A three-judge panel of the 7th U.S. Circuit Court of Appeals on Friday said that state officials were violating prisoners’ constitutional rights unless they let male inmates receive a hormone regimen to make their bodies more feminine.

The three inmates had sued the state in 2006 after prison officials began reducing their estrogen treatments which, as the court noted in its opinion, supports female self-idenfication by causing “breast development, relocation of body fat, and softening of the skin.”

The court concluded that “plaintiffs could not be effectively treated without hormones” because mental health remedies, such as psychotherapy and antidepressants, “do nothing to treat the underlying disorder” of a perceived incorrect body type, something the court called a “medical condition.”

“Surely, had the Wisconsin legislature passed a law that DOC inmates with cancer must be treated only with therapy and pain killers, this court would have no trouble concluding that the law was unconstitutional,” stated the panel, concluding that refusing the hormones had “no valid penological purpose and amounts to torture.”

The ruling struck down a Wisconsin law specifying that inmates did not have the right to taxpayer-funded hormone alteration or sex reassignment surgery, although the case did not handle the constitutionality of banning the latter procedure.

The same court had ruled in 1987 and again in 1997 that a transgender inmate did not have a right to “any particular type of treatment, such as estrogen therapy,” as long as an adequate alternate therapy was offered.
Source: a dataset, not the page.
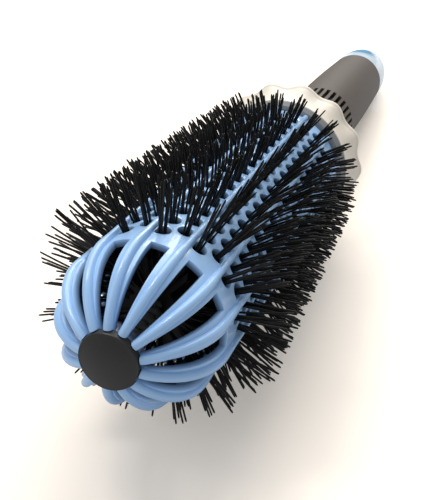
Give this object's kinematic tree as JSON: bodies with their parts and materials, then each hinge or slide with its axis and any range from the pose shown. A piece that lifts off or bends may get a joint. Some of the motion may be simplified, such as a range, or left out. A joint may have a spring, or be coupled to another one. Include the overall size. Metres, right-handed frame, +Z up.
{
  "type": "thermal round brush",
  "caption": "Vented round hair brush with a ribbed, domed barrel, rows of bristle tufts coming out of staggered holes, a flared collar and a soft slotted handle.",
  "frame": {"origin": "on the table under the middle of the brush as it lies at rest", "axes": "+X from the domed nose to the end cap, +Z up from the table"},
  "size_m": [0.2304, 0.0557, 0.0619],
  "materials": {
    "blue_plastic": "glossy light blue moulded plastic",
    "black_rubber": "matt black soft cap",
    "core_wire": "dull twisted wire",
    "black_plastic": "matt black plastic",
    "grey_plastic": "satin grey plastic",
    "cream_plastic": "satin cream plastic",
    "grip_rubber": "warm grey soft-touch grip",
    "pale_blue_plastic": "glossy pale blue plastic",
    "black_nylon": "black nylon bristle"
  },
  "bodies": {
    "root": {"barrel_shell": "blue_plastic", "nose_cap": "black_rubber", "core_rod": "core_wire", "rear_plug": "black_plastic", "neck_ring": "grey_plastic", "collar": "cream_plastic", "handle_tube": "black_plastic", "grip_sleeve": "grip_rubber", "end_cap": "pale_blue_plastic", "bristle_row_01": "black_nylon", "bristle_row_02": "black_nylon", "bristle_row_03": "black_nylon", "bristle_row_04": "black_nylon", "bristle_row_05": "black_nylon", "bristle_row_06": "black_nylon", "bristle_row_07": "black_nylon", "bristle_row_08": "black_nylon", "bristle_row_09": "black_nylon", "bristle_row_10": "black_nylon", "bristle_row_11": "black_nylon", "bristle_row_12": "black_nylon", "bristle_row_13": "black_nylon", "bristle_row_14": "black_nylon", "bristle_row_15": "black_nylon", "bristle_row_16": "black_nylon", "bristle_row_17": "black_nylon", "bristle_row_18": "black_nylon", "bristle_row_19": "black_nylon", "bristle_row_20": "black_nylon", "bristle_row_21": "black_nylon", "bristle_row_22": "black_nylon", "bristle_row_23": "black_nylon", "bristle_row_24": "black_nylon", "bristle_row_25": "black_nylon", "bristle_row_26": "black_nylon"}
  },
  "joints": []
}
In Friday’s ruling, however, the court concluded that the previous rulings assumed the hormones were more expensive than other treatments, which is not currently the case, and also incorrectly held that other remedies could provide an adequate substitute.

The American Civil Liberties Union (ACLU) hailed the ruling against a law they called “cruel.”

“Too often the medical needs of transgender persons are not treated as the serious health issues that they are,” said John Knight, senior staff attorney with the ACLU’s Lesbian Gay Bisexual and Transgender Project.

The Wall Street Journal notes that the Inmate Sex Change Prevention Act was passed in 2005 after reports that taxpayers were subsidizing sex changes for inmates sparked major controversy.